Set down the material below in full, matching it exactly.
BEGIN GIVEN RECORDS
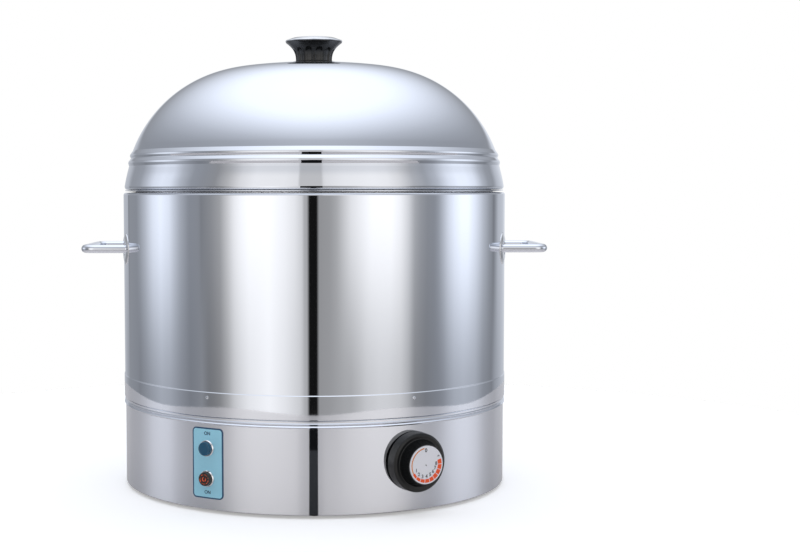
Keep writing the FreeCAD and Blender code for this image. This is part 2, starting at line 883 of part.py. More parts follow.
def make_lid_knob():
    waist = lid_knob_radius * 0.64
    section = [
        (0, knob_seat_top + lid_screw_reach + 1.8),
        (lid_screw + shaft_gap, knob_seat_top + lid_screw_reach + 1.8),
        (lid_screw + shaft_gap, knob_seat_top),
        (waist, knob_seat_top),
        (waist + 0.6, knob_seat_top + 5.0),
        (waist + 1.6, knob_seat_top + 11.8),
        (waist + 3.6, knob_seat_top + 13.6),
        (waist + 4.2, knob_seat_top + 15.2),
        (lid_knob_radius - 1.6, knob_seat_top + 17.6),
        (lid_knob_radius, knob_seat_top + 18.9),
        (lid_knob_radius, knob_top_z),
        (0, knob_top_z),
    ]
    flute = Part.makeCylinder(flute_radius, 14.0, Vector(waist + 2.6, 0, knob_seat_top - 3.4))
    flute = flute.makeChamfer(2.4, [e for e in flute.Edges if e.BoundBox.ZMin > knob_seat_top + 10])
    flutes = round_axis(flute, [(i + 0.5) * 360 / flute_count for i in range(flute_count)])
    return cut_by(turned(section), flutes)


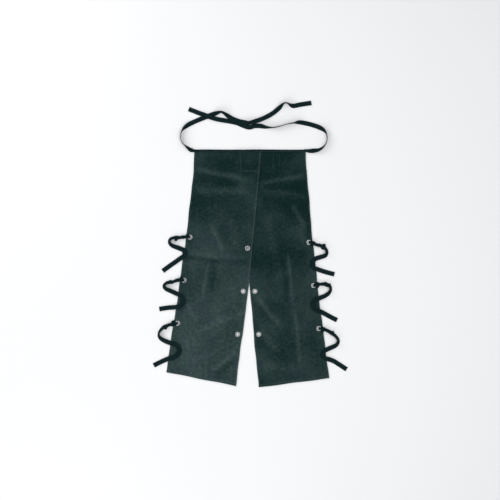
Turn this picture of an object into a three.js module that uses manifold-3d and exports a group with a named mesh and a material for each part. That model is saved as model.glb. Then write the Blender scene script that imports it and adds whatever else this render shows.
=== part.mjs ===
END GIVEN RECORDS
ANSWER TO THE TASK →
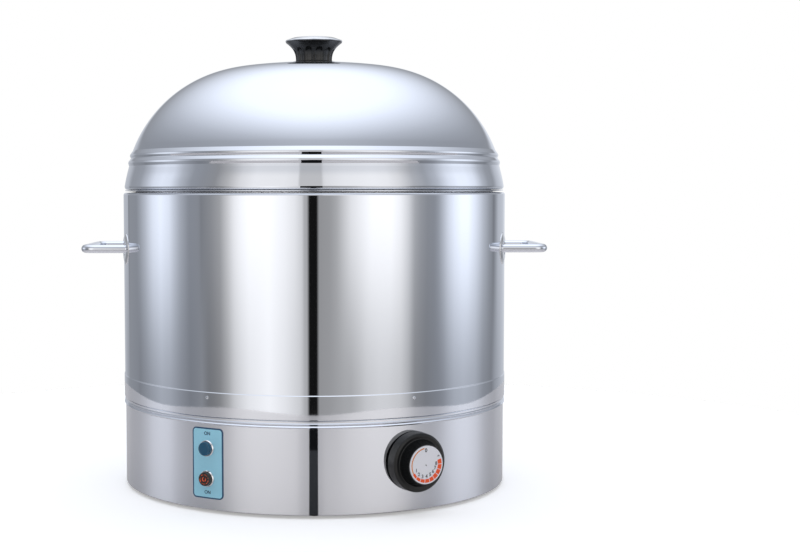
Keep writing the FreeCAD and Blender code for this image. This is part 2, starting at line 883 of part.py. More parts follow.
def make_lid_knob():
    waist = lid_knob_radius * 0.64
    section = [
        (0, knob_seat_top + lid_screw_reach + 1.8),
        (lid_screw + shaft_gap, knob_seat_top + lid_screw_reach + 1.8),
        (lid_screw + shaft_gap, knob_seat_top),
        (waist, knob_seat_top),
        (waist + 0.6, knob_seat_top + 5.0),
        (waist + 1.6, knob_seat_top + 11.8),
        (waist + 3.6, knob_seat_top + 13.6),
        (waist + 4.2, knob_seat_top + 15.2),
        (lid_knob_radius - 1.6, knob_seat_top + 17.6),
        (lid_knob_radius, knob_seat_top + 18.9),
        (lid_knob_radius, knob_top_z),
        (0, knob_top_z),
    ]
    flute = Part.makeCylinder(flute_radius, 14.0, Vector(waist + 2.6, 0, knob_seat_top - 3.4))
    flute = flute.makeChamfer(2.4, [e for e in flute.Edges if e.BoundBox.ZMin > knob_seat_top + 10])
    flutes = round_axis(flute, [(i + 0.5) * 360 / flute_count for i in range(flute_count)])
    return cut_by(turned(section), flutes)


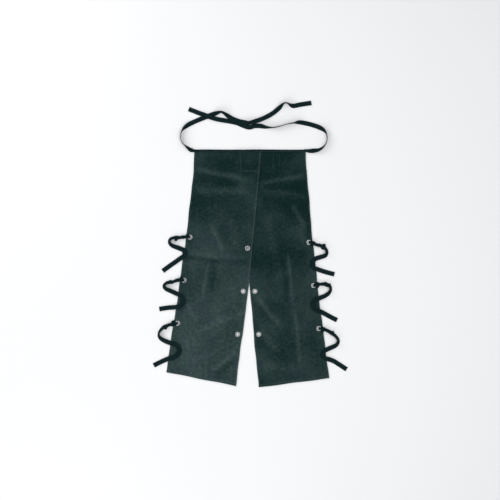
Turn this picture of an object into a three.js module that uses manifold-3d and exports a group with a named mesh and a material for each part. That model is saved as model.glb. Then write the Blender scene script that imports it and adds whatever else this render shows.
=== part.mjs ===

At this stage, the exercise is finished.